Christmas festivities focus almost entirely on Manger Square, the obvious focal point given the presence of Jesus Christ’s traditional birthplace at the site of the Nativity Church on the square’s eastern side.
But in the past locals have complained that such a focus bypasses the city of Bethlehem itself, as the historic pilgrimage route along Star Street remains empty most of the time as visitors crowd the square for performances before heading to restaurants, bars, and clubs elsewhere.
Juha told Ma’an that organizers were working to ensure a more even distribution of festivities across the Old City, making the festival more accessible to locals and allowing visitors to become better acquainted with the city as a whole.
Juha said that the festivities that begin following the Dec. 6 tree-lighting ceremony in Manger Square will be spread across five different venues — Manger Square, Star Street, the Nativity Church, the Catholic Action Center, and the Terra Sancta School — with religious and spiritual performances concentrated in Manger Square and cultural performances and Christmas markets taking place elsewhere.
With an expected 100,000 tourists visiting Bethlehem during December alone, the dispersal of festivities across the Old City could have major benefits for local merchants.
“We are trying to increase the number of tourists who prolong their stay in Bethlehem, spending more hours wandering in the streets and getting to know more about its culture, its people, its traditions, its heritage, and its architecture,” he told Ma’an.

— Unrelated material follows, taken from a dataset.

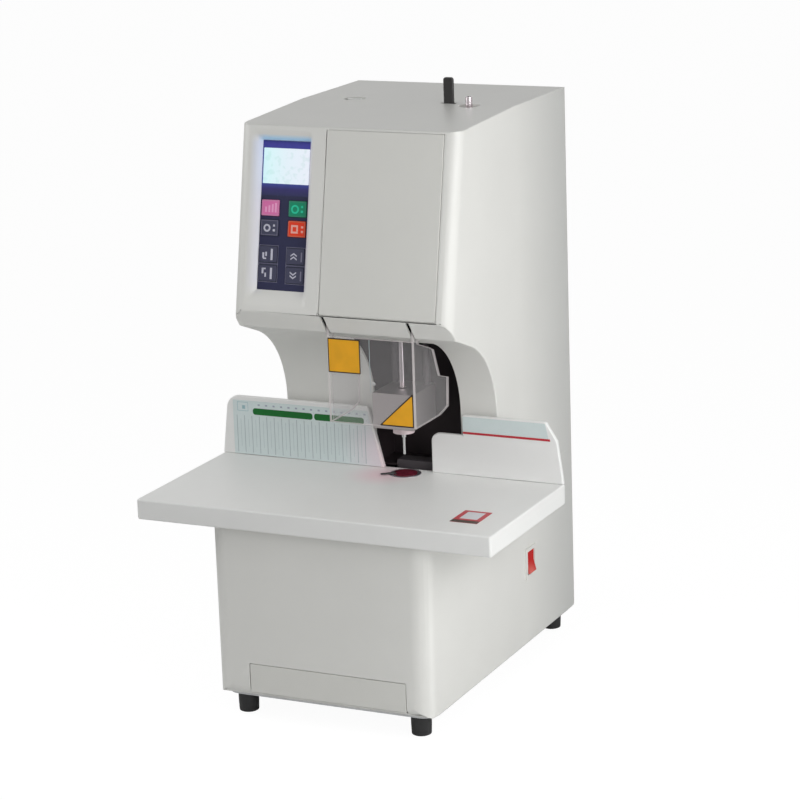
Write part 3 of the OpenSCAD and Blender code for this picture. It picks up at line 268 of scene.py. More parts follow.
def finish_material(name, colour, rough, metal=0.0, shade=0.94, grain=900.0, grain_height=0.02,
                    cloud=14.0, stretch=(1.0, 1.0, 1.0), rough_spread=0.06, specular=0.5, coat=0.0):
    """Moulded or painted surface: a slow cloud in its colour, a fine grain in its height and roughness."""
    material, tree, shader, place = start_material(name)
    slow = spread(tree, noise(tree, place, cloud, 4.0, stretch), 0.0, 1.0)
    darker = tuple(channel * shade for channel in colour)
    tree.links.new(blend_colours(tree, slow, colour, darker), shader.inputs["Base Color"])
    fine = noise(tree, place, grain, 2.0, stretch)
    tree.links.new(spread(tree, fine, rough - rough_spread, rough + rough_spread), shader.inputs["Roughness"])
    shader.inputs["Metallic"].default_value = metal
    shader.inputs["Specular IOR Level"].default_value = specular
    shader.inputs["Coat Weight"].default_value = coat
    raise_bump(tree, shader, fine, grain_height)
    return material


def clear_material(name, colour, rough, see_through):
    """Clear acrylic: mostly see-through, with a glossy face that has a few faint scratches."""
    material, tree, shader, place = start_material(name)
    scratch = noise(tree, place, 60.0, 6.0, (1.0, 1.0, 14.0))
    tree.links.new(spread(tree, scratch, rough, rough + 0.1), shader.inputs["Roughness"])
    haze = spread(tree, noise(tree, place, 25.0, 3.0), 0.0, 1.0)
    duller = tuple(channel * 0.96 for channel in colour)
    tree.links.new(blend_colours(tree, haze, colour, duller), shader.inputs["Base Color"])
    shader.inputs["Alpha"].default_value = see_through
    shader.inputs["IOR"].default_value = 1.49
    shader.inputs["Specular IOR Level"].default_value = 0.8
    raise_bump(tree, shader, scratch, 0.01)
    return material


def glow_material(name, strength, axis, first, last, stops):
    """Lit display: a glow whose colour changes along an axis, with faint blobs, behind a smooth face."""
    material, tree, shader, place = start_material(name)
    colour = ramp(tree, along(tree, place, axis, first, last), stops)
    blobs = ranged(tree, noise(tree, place, 170.0, 1.0), 0.52, 0.66, 0.0, 0.55)
    mix = tree.nodes.new("ShaderNodeMix")
    mix.data_type = "RGBA"
    mix.blend_type = "MULTIPLY"
    tree.links.new(blobs, mix.inputs["Factor"])
    tree.links.new(colour, mix.inputs["A"])
    mix.inputs["B"].default_value = (0.8, 0.9, 0.85, 1.0)
    tree.links.new(mix.outputs["Result"], shader.inputs["Emission Color"])
    shader.inputs["Base Color"].default_value = (0.012, 0.014, 0.03, 1.0)
    shader.inputs["Specular IOR Level"].default_value = 0.12
    shader.inputs["Emission Strength"].default_value = strength
    shader.inputs["Roughness"].default_value = 0.3
    return material


def make_materials():
    """Every finish of the machine by name."""
    along_z = (1.0, 1.0, 0.03)
    along_x = (0.03, 1.0, 1.0)
    white = (0.735, 0.735, 0.705)
    grain = {"shade": 0.975, "grain": 1500.0, "grain_height": 0.012}
    # pink of the painted red light round the presser on the table and the backstop
    pink = (0.86, 0.50, 0.58)
    display = glow_material("display_glow", 0.97, "X", -108.0, PANEL_RIGHT, [
        (0.0, (0.64, 0.90, 0.95)), (0.15, (0.70, 0.93, 0.95)), (0.5, (0.78, 0.89, 0.95)),
        (1.0, (0.83, 0.87, 0.95))])
    border = glow_material("display_border", 0.80, "Z", 588.0, 652.0, [
        (0.0, (0.026, 0.028, 0.072)), (0.13, (0.036, 0.028, 0.13)), (0.24, (0.05, 0.07, 0.33)),
        (0.80, (0.045, 0.055, 0.30)), (0.90, (0.05, 0.045, 0.30)), (1.0, (0.010, 0.024, 0.10))])
    casing = finish_material("casing_plastic", white, 0.42, **grain)
    table = finish_material("table_laminate", (0.80, 0.805, 0.79), 0.45, shade=0.98, grain=1100.0,
                            grain_height=0.015)
    stop = finish_material("backstop_plastic", (0.82, 0.82, 0.81), 0.40, shade=0.98)
    strip = finish_material("strip_film", (0.66, 0.745, 0.745), 0.32, shade=0.96, cloud=40.0)
    rocker = finish_material("rocker_red", (0.52, 0.008, 0.008), 0.4, shade=0.85, specular=0.1)
    return {
        # painted shade: the casing's side faces grow darker towards the rear
        "casing": shaded_sides(casing, (0.46, 0.47, 0.46), 0.55),
        # painted display light and shade on the bezel round the key panel
        "bezel": lit_frame(finish_material("bezel_plastic", white, 0.42, **grain)),
        "cover": finish_material("cover_plastic", (0.69, 0.69, 0.655), 0.40, **grain),
        # painted light: pink pools of red light round the presser on the table and the backstop
        "table": painted_light_near(table, (6, -46, 255), 52, pink, 0.55),
        "stop": painted_light_near(stop, (0, -19, 262), 50, pink, 0.35),
        "panel": finish_material("panel_film", (0.036, 0.038, 0.085), 0.5, grain=2500.0, grain_height=0.004,
                                 specular=0.12),
        "black": finish_material("black_plastic", (0.018, 0.017, 0.017), 0.38, shade=0.7, coat=0.1),
        "liner": finish_material("liner_black", (0.036, 0.027, 0.030), 0.55, shade=0.6, specular=0.25),
        "rubber": finish_material("rubber", (0.020, 0.020, 0.021), 0.62, shade=0.7, grain=700.0,
                                  grain_height=0.05),
        "steel": finish_material("brushed_steel", (0.60, 0.60, 0.60), 0.30, 1.0, grain=1600.0,
                                 stretch=along_x),
        "satin": finish_material("satin_steel", (0.46, 0.42, 0.42), 0.48, 1.0, grain=1200.0),
        "chrome": finish_material("chrome", (0.84, 0.76, 0.80), 0.12, 1.0, grain=1600.0, stretch=along_z,
                                  grain_height=0.004, rough_spread=0.04),
        "zinc": finish_material("zinc_plate", (0.55, 0.56, 0.57), 0.38, 1.0, shade=0.85, cloud=120.0),
        "iron": finish_material("painted_iron", (0.085, 0.075, 0.082), 0.55, shade=0.8, grain=500.0,
                                grain_height=0.08),
        "alloy": finish_material("turned_alloy", (0.66, 0.65, 0.70), 0.36, 1.0, grain=1500.0,
                                 stretch=(1.0, 1.0, 8.0)),
        "brass": finish_material("brass", (0.70, 0.52, 0.22), 0.32, 1.0),
        "board": finish_material("board_green", (0.02, 0.13, 0.05), 0.35, shade=0.7, cloud=200.0),
        # painted light: a pink pool of red light on the ruler strip round the presser
        "strip": painted_light_near(strip, (-6, -19, 275), 62, (0.80, 0.62, 0.70), 0.6),
        "pad": finish_material("pad_nylon", (0.17, 0.010, 0.030), 0.4, shade=0.35, cloud=160.0),
        "foot": finish_material("presser_foot_grey", (0.74, 0.62, 0.64), 0.4, shade=0.95),
        # painted light: a paler salmon patch on the rocker key
        "rocker": painted_light_near(rocker, (136, 72, 108), 22, (0.74, 0.20, 0.17), 1.0),
        "pink": finish_material("key_pink", (0.80, 0.20, 0.47), 0.45, shade=0.9, specular=0.2),
        "pink_rim": finish_material("key_pink_rim", (0.66, 0.28, 0.46), 0.45, specular=0.2),
        "pink_sign": finish_material("key_pink_sign", (0.90, 0.42, 0.66), 0.45, specular=0.2),
        "green": finish_material("key_green", (0.012, 0.28, 0.15), 0.45, shade=0.9, specular=0.2),
        "green_rim": finish_material("key_green_rim", (0.05, 0.24, 0.16), 0.45, specular=0.2),
        "green_sign": finish_material("key_green_sign", (0.03, 0.62, 0.38), 0.45, specular=0.2),
        "red": finish_material("key_red", (0.84, 0.055, 0.020), 0.45, shade=0.92, specular=0.2),
        "red_rim": finish_material("key_red_rim", (0.66, 0.16, 0.09), 0.45, specular=0.2),
        "red_sign": finish_material("key_red_sign", (0.92, 0.46, 0.40), 0.45, specular=0.2),
        "navy": finish_material("key_navy", (0.070, 0.072, 0.120), 0.5, shade=0.9, specular=0.15),
        "navy_rim": finish_material("key_navy_rim", (0.15, 0.15, 0.22), 0.5, specular=0.15),
        "navy_sign": finish_material("key_navy_sign", (0.60, 0.60, 0.70), 0.5, specular=0.15),
        "print_dim": finish_material("print_dim", (0.24, 0.23, 0.32), 0.5, specular=0.15),
        "print_white": finish_material("print_white", (0.68, 0.69, 0.72), 0.4),
        "print_grey": finish_material("print_grey", (0.40, 0.47, 0.49), 0.4),
        "print_pale": finish_material("print_pale", (0.50, 0.585, 0.60), 0.4),
        "print_blob": finish_material("print_blob", (0.38, 0.42, 0.50), 0.4),
        "print_teal": finish_material("print_teal", (0.34, 0.52, 0.56), 0.4),
        "print_green": finish_material("print_green", (0.006, 0.14, 0.022), 0.35, specular=0.3),
        "print_red": finish_material("print_red", (0.50, 0.02, 0.035), 0.35),
        "print_black": finish_material("print_black", (0.030, 0.016, 0.006), 0.4),
        "print_yellow": finish_material("print_yellow", (0.88, 0.42, 0.010), 0.35, shade=0.88, cloud=60.0),
        "border": border,
        "display": display,
        "clear": clear_material("clear_acrylic", (0.60, 0.58, 0.59), 0.04, 0.13),
        "clear_edge": clear_material("clear_acrylic_edge", (0.74, 0.69, 0.69), 0.15, 0.70),
        "window": clear_material("display_window", (0.85, 0.95, 1.0), 0.03, 0.10),
    }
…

“By having more events on Star Street, more visitors will learn about our historic town and know that Bethlehem is more than just the Church of Nativity.”
A central complaint of both locals and workers in the tourism industry is that the vast majority of those who visit Bethlehem arrive as a part of Israeli tour groups, which generally limit visitors’ access to the city and instead show them the Church of the Nativity for an hour or two before returning to Jerusalem immediately after.
Israel’s control over the Holy Land tourism industry and its restrictions on the use of Palestinian tour guides by foreign tourists not only hinders local economic growth, it also treats Bethlehem as a museum city of Christian monuments with no connection to modern Palestinian life and society.
‘Bethlehem, city of peace’
Elias Deis, however, is committed to changing that. A project director at Holy Land Trust, Deis is one of the main organizers of the night-time Christmas market that will grace Star Street from Dec. 21-24.
“Star Street and Bethlehem are always full of visitors during Christmas time, especially on the 24th of December” during the Christmas Eve parade from Jerusalem, he told Ma’an during an interview at his office on Star Street with a view toward Jerusalem.
“But on Star Street the stores are always closed.”
“The market is an opportunity for the local residents to sell their crafts and food and get people to stay around here, instead of tourists going to (Manger) Square or outside of Bethlehem.”
“Our primary goal is to revive Star Street, open the stores, and bring economic movement back to the street.”The Star Street Christmas market will see the opening of about 20 outlets staffed by locals — half normally-closed storefronts and half booths — along the historic street from 4-8 p.m. until Christmas Eve, when the bazaar will be open from 9 a.m. until 2 p.m.
The market will also have musical stages, clowns, children’s activities, and more, all in an effort to get local families into the Christmas spirit and put them at the center of the year’s festivities.
For Deis, reviving the street at Christmastime ties into wider efforts to emphasize and reflect upon the model of religious coexistence Bethlehem offers the world.
“During the month, we will also have workshops and lectures about the meaning of Christmas for Bethlehem with both Christian and Muslim leaders. … We are trying to ask: How can we get society more involved in the spiritual meaning of Christmas? What is the responsibility of Bethlehemites in holding this message of peace?”
“Bethlehem is an open, multicultural, and multi-faith city, this is our vision and this is our message,” he told Ma’an.
“The Christmas market will be a small model for all of society. Christians, Muslims and Jews are all welcome to come to celebrate Christmas in Bethlehem, the city of peace.”
Deis highlighted that the Bethlehem area — which has a mixed population that is about half-Christian and half-Muslim, and is surrounded by both Christian and Muslim villages — is a model of religious harmony for the world, and he hopes that activities like the Christmas market and the workshops can help “create spaces for everyone to come together, share, and talk.”
His hopes contrast sharply with the the increasingly pessimistic mood in the region. From Deis’ office, the Jewish-only settlement of Har Homa looms large over the horizon, towering over residents powerless to stop its expansion.
Established on lands that once hosted a large forest but was confiscated from Palestinians, including members of Deis’ own family, the settlement is a constant visual reminder for Bethlehemites of the Israeli occupation’s presence and control over their lives.
In the past, bloody Israeli assaults on Gaza and attacks on the West Bank have interfered with festivities in the city, even halting many Christmas activities in 2008.
Despite the pressure, however, Christmas organizers are insistent that going ahead with the celebration in light of the occupation is the best path of resistance.
“Christmas is Christmas,” Issam Juha told Ma’an. “In this land we are used to suffering, to experiencing hard times, siege, escalations, violations of our rights, as well as our legal authority on this land.”
“But we have always maintained our hope for a better future, for a better life for our children, and for getting our freedom.” He added: “No one is able to prevent us from celebrating Christmas, whatever the circumstances. … It is time now to celebrate Christmas in justice, to celebrate Christmas in peace.”